## What you need to do
Using the material below, print the line that contains "Continue the OpenSCAD", the line that contains "bpy.context.scene.camera = camera", and every line in between, exactly and nothing else.

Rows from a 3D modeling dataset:
========================
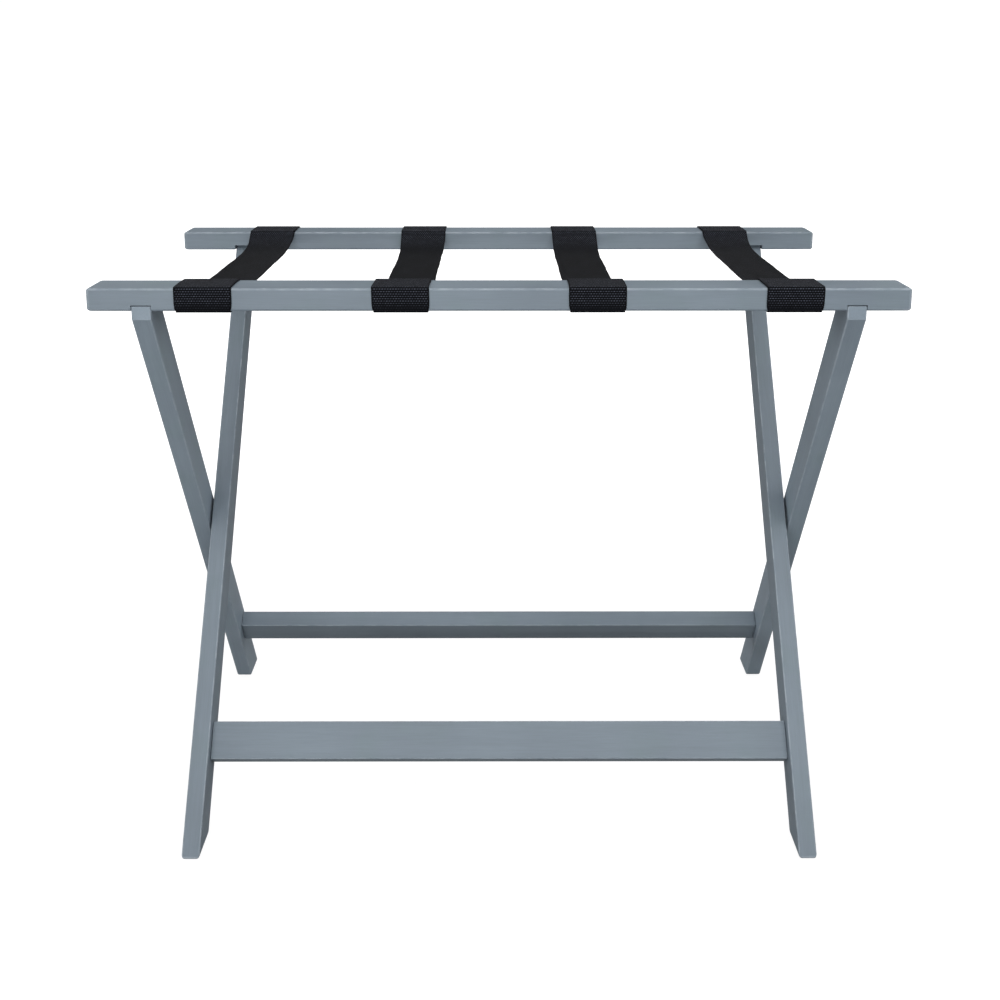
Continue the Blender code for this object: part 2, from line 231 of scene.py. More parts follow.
def shaded(tree, base, factor):
    """The base colour times a grey factor."""
    grey = add_node(tree, "ShaderNodeCombineColor", {0: factor, 1: factor, 2: factor}).outputs[0]
    return mix_colour(tree, 1.0, base, grey, "MULTIPLY")


def paint_material(name, seed, tone_and_light):
    """Satin slate paint over close-grained wood, whose grain runs along the timber."""
    made, tree, shader = new_material(name)
    place = add_node(tree, "ShaderNodeAttribute", attribute_name="grain").outputs["Vector"]
    shift = (seed * 3.1, seed * 1.7, seed * 2.3)
    along = stretched(tree, place, (5, 95, 95), shift)
    fine = stretched(tree, place, (34, 900, 900), shift)
    even = stretched(tree, place, (1, 1, 1), shift)
    band = noise(tree, along, 1.0, 4.0, 0.55)
    pores = noise(tree, fine, 1.0, 5.0, 0.6)
    mottle = noise(tree, even, 9.0, 3.0, 0.5)
    tint = noise(tree, even, 21.0, 2.0, 0.5)
    peel = noise(tree, even, 520.0, 2.0, 0.5)

    # The piece's tone scales every paint colour; it carries painted light as well as random tone.
    dark, light = toned(PAINT_DARK, tone_and_light), toned(PAINT_LIGHT, tone_and_light)
    base = mix_colour(tree, spread(tree, mottle, 0.34, 0.66), dark, light)
    base = mix_colour(tree, spread(tree, tint, 0.52, 0.72, 0.0, 0.55), base, toned(PAINT_GREEN, tone_and_light))
    grained = spread(tree, band, 0.35, 0.65, 0.965, 1.03)
    grained = maths(tree, "MULTIPLY", grained, spread(tree, pores, 0.30, 0.62, 0.94, 1.02))
    base = shaded(tree, base, grained)

    # Rounded edges are lightened towards a pale paint: partly wear, partly a painted highlight along the
    # arrises.
    arris = add_node(tree, "ShaderNodeAttribute", attribute_name="arris").outputs["Fac"]
    patches = spread(tree, noise(tree, even, 75.0, 4.0, 0.6), 0.38, 0.62, 0.25, 1.0)
    worn_and_highlit = maths(tree, "MULTIPLY", arris, patches, clamp=True)
    base = mix_colour(tree, maths(tree, "MULTIPLY", worn_and_highlit, 0.50), base, colour(*PAINT_WORN_AND_HIGHLIGHT))
    tree.links.new(base, shader.inputs["Base Color"])

    rough = spread(tree, mottle, 0.3, 0.7, 0.42, 0.52)
    rough = maths(tree, "ADD", rough, spread(tree, pores, 0.3, 0.7, -0.03, 0.05))
    rough = maths(tree, "SUBTRACT", rough, maths(tree, "MULTIPLY", worn_and_highlit, 0.07))
    tree.links.new(rough, shader.inputs["Roughness"])
    raised = maths(tree, "ADD", maths(tree, "MULTIPLY", peel, 0.45), maths(tree, "MULTIPLY", pores, 0.55))
    normal = bump(tree, raised, 0.16, 0.0003)
    normal = bump(tree, band, 0.10, 0.0006, normal)
    tree.links.new(normal, shader.inputs["Normal"])
    shader.inputs["Specular IOR Level"].default_value = 0.35
    return made


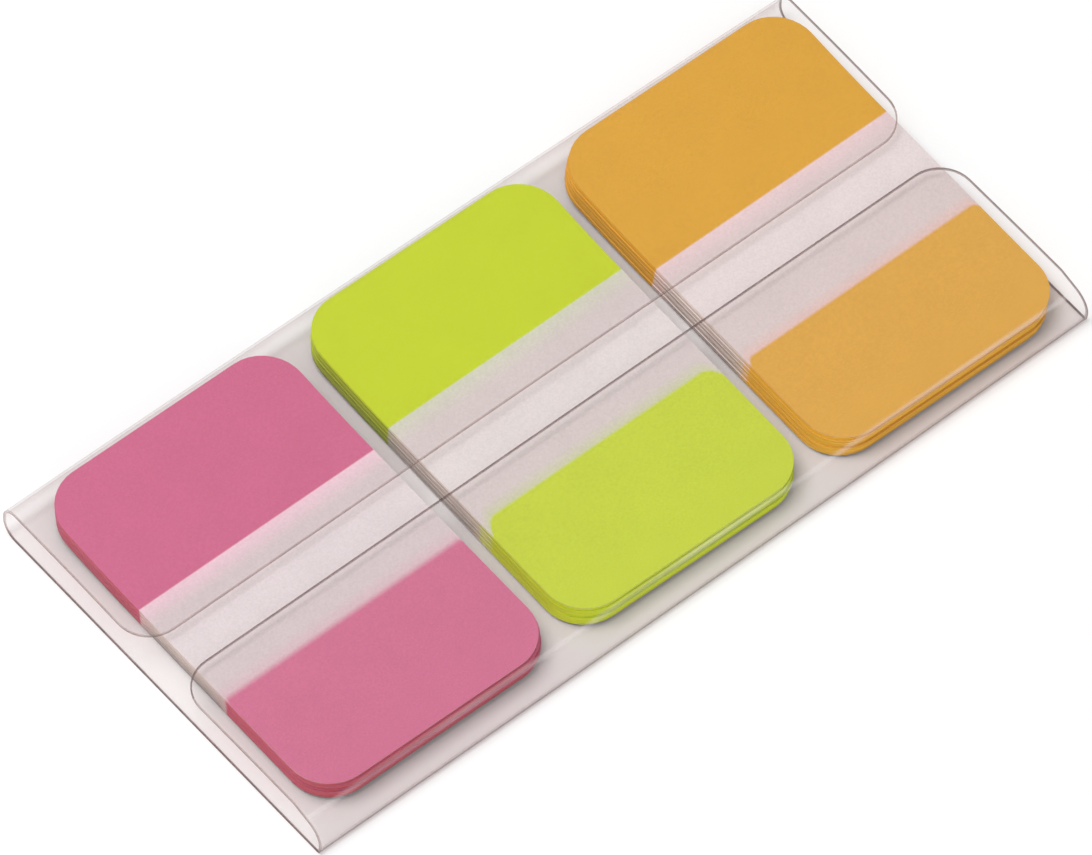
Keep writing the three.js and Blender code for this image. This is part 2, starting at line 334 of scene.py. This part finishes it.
def film_blank():
    """One tab, flat, with its front end at the origin."""
    bm = rounded_blank(TAB_WIDTH, TAB_LENGTH, TAB_CORNER, corner_steps=9)
    bmesh.ops.translate(bm, vec=(0, TAB_LENGTH / 2, 0), verts=bm.verts)
    curl = [CURL_LENGTH * cut / CUTS_ALONG_CURL for cut in range(1, CUTS_ALONG_CURL + 1)]
    cut_across(bm, "y", curl + [TAB_LENGTH - place for place in reversed(curl)])
    bmesh.ops.recalc_face_normals(bm, faces=bm.faces[:])
    face_upwards(bm, bm.faces[:][0])
    bmesh.ops.solidify(bm, geom=bm.faces[:], thickness=TAB_FILM)
    bm.normal_update()
    lowest = min(vert.co.z for vert in bm.verts)
    bmesh.ops.translate(bm, vec=(0, 0, -lowest), verts=bm.verts)
    for face in bm.faces:
        if abs(face.normal.z) < 0.5:
            face.material_index = 1
    return bm


def pad_place(index, pad):
    """The middle of a pad's front end, on the sheet."""
    x = -SLEEVE_LENGTH / 2 + FIRST_PAD_INSET + TAB_WIDTH / 2 + index * (TAB_WIDTH + PAD_GAP)
    y = SLEEVE_DEPTH / 2 - pad["back"] - TAB_LENGTH
    return Vector((x, y, SHEET))


def add_film(bm, blank, shift, swing):
    """Adds one tab to a pad's mesh, slipped and turned a little about its middle, and curled as the pad is."""
    film = blank.copy()
    middle = Vector((0, TAB_LENGTH / 2, 0))
    bmesh.ops.rotate(film, cent=middle, matrix=Matrix.Rotation(swing, 3, "Z"), verts=film.verts)
    bmesh.ops.translate(film, vec=shift, verts=film.verts)
    for vert in film.verts:
        vert.co.z += pad_lift(vert.co.y)
    loose = bpy.data.meshes.new("film")
    film.to_mesh(loose)
    film.free()
    bm.from_mesh(loose)
    bpy.data.meshes.remove(loose)


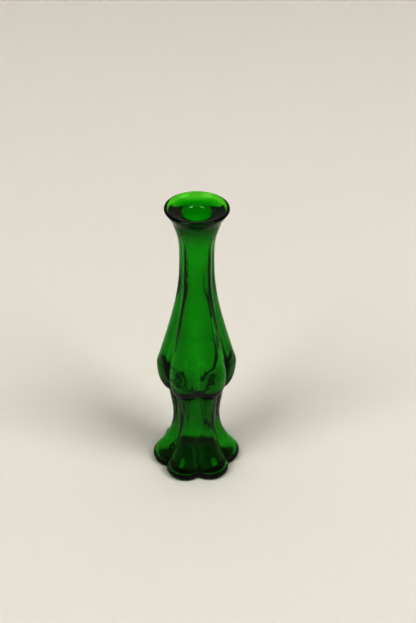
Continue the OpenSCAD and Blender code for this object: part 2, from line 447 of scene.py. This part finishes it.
def make_camera():
    """A camera above the front, a little to the left, that looks down at the vase."""
    data = bpy.data.cameras.new("camera")
    data.lens = CAMERA_LENS
    data.sensor_width = CAMERA_SENSOR
    camera = add_object("camera", data)
    around = Matrix.Rotation(math.radians(CAMERA_ROUND), 4, "Z")
    tilt = Matrix.Rotation(math.radians(90 - CAMERA_DOWN), 4, "X")
    roll = Matrix.Rotation(math.radians(CAMERA_ROLL), 4, "Z")
    camera.matrix_world = around @ Matrix.Translation(CAMERA_PLACE) @ tilt @ roll
    bpy.context.scene.camera = camera


def make_floor():
    """Round floor of pale paper whose edge turns up into a wall all the way round."""
    mesh = bmesh.new()
    bend = arc(PAPER_R, PAPER_BEND, PAPER_BEND, -math.pi / 2, 0, BEND_STEPS)
    line = [(0.0, 0.0)] + bend + [(PAPER_R + PAPER_BEND, PAPER_TOP)]
    turn_line(mesh, [mesh.verts.new((0, -r, z)) for r, z in line], PAPER_STEPS)
    for face in mesh.faces:
        if face.normal.z + face.normal.xy.dot(-face.calc_center_median().xy) < 0:
            face.normal_flip()
    floor = add_smooth("floor", mesh)
    floor.data.materials.append(pale_paper())


def make_lights():
    """Two side lights for the highlights, a soft one overhead and a dim room."""
    for name, place, aim, size, power in SOFT_BOXES:
        data = bpy.data.lights.new(name, "AREA")
        data.shape = "SQUARE"
        data.size = size
        data.energy = power
        direction = Vector(aim) - Vector(place)
        facing = direction.to_track_quat("-Z", "Y").to_matrix().to_4x4()
        add_object(name, data).matrix_world = Matrix.Translation(place) @ facing
    world = bpy.data.worlds.new("dim_room")
    world.use_nodes = True
    world.node_tree.nodes["Background"].inputs["Color"].default_value = ROOM_COLOUR
    bpy.context.scene.world = world


scene = bpy.context.scene
scene.view_settings.view_transform = "Standard"
scene.view_settings.look = "Very High Contrast"
scene.view_settings.gamma = 0.88
scene.cycles.max_bounces = 24
scene.cycles.transmission_bounces = 24
scene.cycles.glossy_bounces = 12

make_camera()
make_floor()
make_lights()
vase = make_vase()
vase.data.materials.append(green_glass())
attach(vase, "root")
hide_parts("vase")
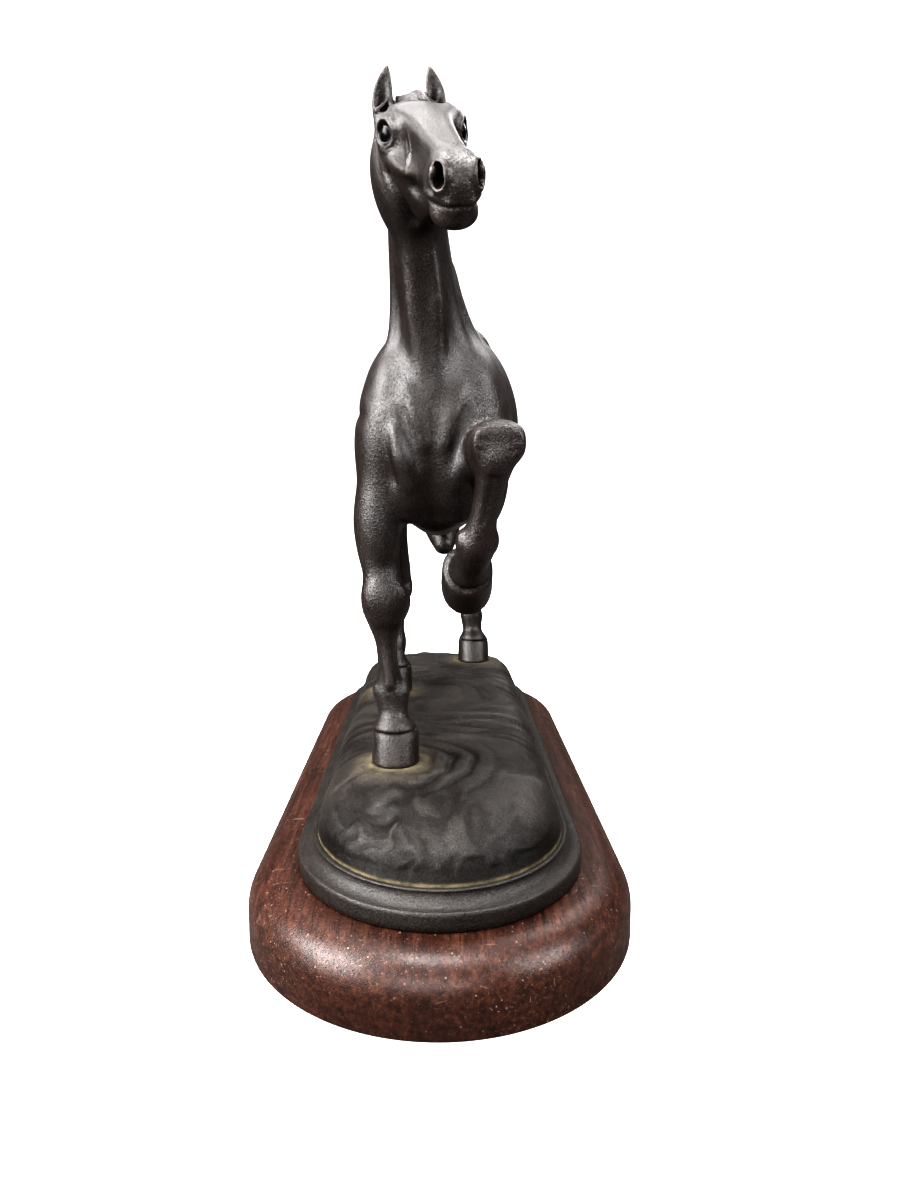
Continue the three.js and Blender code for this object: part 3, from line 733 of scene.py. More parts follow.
def sample(clay, points):
    """Distance and gradient (per mm) of the clay at points given in grid steps."""
    value = trilinear(clay.f, points)
    slopes = []
    for i, axis in enumerate(clay.axes):
        ahead = points.copy()
        behind = points.copy()
        ahead[:, i] += 1
        behind[:, i] -= 1
        lines = np.arange(len(axis))
        span = np.interp(ahead[:, i], lines, axis) - np.interp(behind[:, i], lines, axis)
        slopes.append((trilinear(clay.f, ahead) - trilinear(clay.f, behind)) / span)
    return value, np.stack(slopes, 1)


def build_mesh(name, places, faces, normals=None, attributes=None):
    mesh = bpy.data.meshes.new(name)
    mesh.from_pydata((places * MM).tolist(), [], faces.tolist() if hasattr(faces, "tolist") else faces)
    mesh.shade_smooth()
    for key, values in (attributes or {}).items():
        layer = mesh.attributes.new(key, "FLOAT", "POINT")
        layer.data.foreach_set("value", np.asarray(values, np.float32))
    if normals is not None:
        mesh.normals_split_custom_set_from_vertices(normals.tolist())
    mesh.update()
    piece = bpy.data.objects.new(name, mesh)
    bpy.context.scene.collection.objects.link(piece)
    return piece


# ---------------- head

# The head's own axes: along the face to the muzzle, up from the face, and to the horse's left.
POLL = np.array([-8.3, -140.6, 301.3])
FACE_TURN = math.radians(13.5)
FACE_DROP = math.radians(32)
FACE_ROLL = math.radians(7)


def face_axes():
    along = np.array([math.sin(FACE_TURN) * math.cos(FACE_DROP),
                      -math.cos(FACE_TURN) * math.cos(FACE_DROP), -math.sin(FACE_DROP)])
    level = np.array([math.cos(FACE_TURN), math.sin(FACE_TURN), 0])
    rise = np.cross(along, level)
    rise = rise * np.sign(rise[2])
    across = level * math.cos(FACE_ROLL) + rise * math.sin(FACE_ROLL)
    over = rise * math.cos(FACE_ROLL) - level * math.sin(FACE_ROLL)
    return [across, along, over]


FACE_AXES = face_axes()
ACROSS, ALONG, OVER = FACE_AXES


def face_vector(across, along, over):
    return ACROSS * across + ALONG * along + OVER * over


def face(across, along, over):
    """A point given in the head's own axes."""
    return POLL + face_vector(across, along, over)


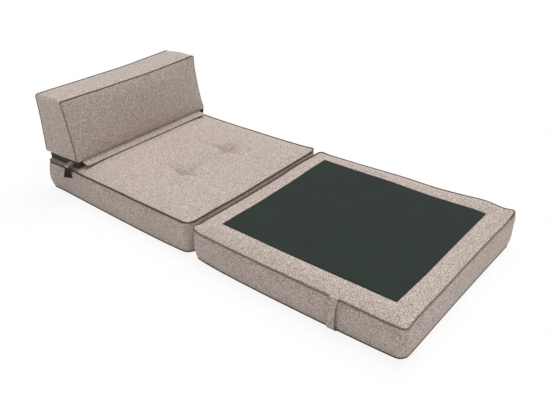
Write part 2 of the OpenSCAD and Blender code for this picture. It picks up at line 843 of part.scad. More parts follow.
// Webbing: a waisted strip that hangs by two corners from the roll inside the tab
module webbing() {
    leg_w = web_w / 2 - tab_w / 2 - fit;
    waist_z = (web_shoulder_z + web_bottom_z) / 2;
    translate([-web_x, web_y, web_z]) along(web_w) circle(web_roll_d / 2);
    for (sy = [-1, 1])
        translate([-web_x - web_t / 2, web_y + sy * (web_w / 2 - leg_w / 2) - leg_w / 2, web_shoulder_z - web_t])
            cube([web_t, leg_w, web_z - web_shoulder_z + web_t]);
    translate([0, web_y, 0])
        translate([-web_x + web_t / 2, 0, 0])
            rotate([0, -90, 0])
                linear_extrude(web_t)
                    polygon([
                        [web_shoulder_z, -web_w / 2], [web_shoulder_z, web_w / 2],
                        [waist_z, web_waist / 2],
                        [web_bottom_z, web_end / 2], [web_bottom_z, -web_end / 2],
                        [waist_z, -web_waist / 2]]);
}

module backrest_tab_left() {
    color("tan") place() tab();
}

module backrest_tab_right() {
    color("tan") place() mirror([1, 0, 0]) tab();
}

module strap_left() {
    color("#1e1c19") place() webbing();
}

module strap_right() {
    color("#1e1c19") place() mirror([1, 0, 0]) webbing();
}

seat_foam();
seat_wadding();
seat_cover();
seat_piping_top();
seat_piping_bottom();
tuft_buttons();
tuft_ties();
seat_zip();
seat_zip_slider();
hinge_strip_seat();
hinge_strip_foot();
backrest_flap();
foot_foam();
foot_wadding();
foot_cover();
foot_base_panel();
foot_piping_top();
foot_piping_bottom();
foot_strap();
foot_zip();
foot_zip_slider();
backrest_foam();
backrest_wadding();
backrest_cover();
backrest_base();
backrest_piping_front();
backrest_piping_rear();
backrest_tab_left();
backrest_tab_right();
strap_left();
strap_right();
backrest_zip();
backrest_zip_slider();
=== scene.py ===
import json
import math

import bpy
import numpy as np
from mathutils import Matrix, Vector


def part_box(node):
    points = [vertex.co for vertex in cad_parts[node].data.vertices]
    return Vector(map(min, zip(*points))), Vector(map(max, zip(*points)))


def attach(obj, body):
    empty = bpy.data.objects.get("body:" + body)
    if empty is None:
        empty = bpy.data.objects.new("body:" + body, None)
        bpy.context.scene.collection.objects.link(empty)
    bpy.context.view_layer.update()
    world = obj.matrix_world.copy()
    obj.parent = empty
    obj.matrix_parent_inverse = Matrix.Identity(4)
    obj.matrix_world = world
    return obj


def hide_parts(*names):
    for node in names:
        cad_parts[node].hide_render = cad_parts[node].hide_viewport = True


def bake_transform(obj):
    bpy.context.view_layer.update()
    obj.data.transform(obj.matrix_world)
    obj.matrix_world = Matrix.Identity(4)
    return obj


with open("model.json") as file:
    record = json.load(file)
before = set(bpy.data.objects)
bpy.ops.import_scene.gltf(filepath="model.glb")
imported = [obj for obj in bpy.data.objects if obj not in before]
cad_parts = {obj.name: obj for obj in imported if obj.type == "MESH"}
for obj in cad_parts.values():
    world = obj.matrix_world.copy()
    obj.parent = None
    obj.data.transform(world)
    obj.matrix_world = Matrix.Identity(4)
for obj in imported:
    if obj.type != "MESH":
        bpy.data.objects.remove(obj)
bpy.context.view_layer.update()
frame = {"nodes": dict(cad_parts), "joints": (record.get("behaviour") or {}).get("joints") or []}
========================
## Exercise response
Continue the OpenSCAD and Blender code for this object: part 2, from line 447 of scene.py. This part finishes it.
def make_camera():
    """A camera above the front, a little to the left, that looks down at the vase."""
    data = bpy.data.cameras.new("camera")
    data.lens = CAMERA_LENS
    data.sensor_width = CAMERA_SENSOR
    camera = add_object("camera", data)
    around = Matrix.Rotation(math.radians(CAMERA_ROUND), 4, "Z")
    tilt = Matrix.Rotation(math.radians(90 - CAMERA_DOWN), 4, "X")
    roll = Matrix.Rotation(math.radians(CAMERA_ROLL), 4, "Z")
    camera.matrix_world = around @ Matrix.Translation(CAMERA_PLACE) @ tilt @ roll
    bpy.context.scene.camera = camera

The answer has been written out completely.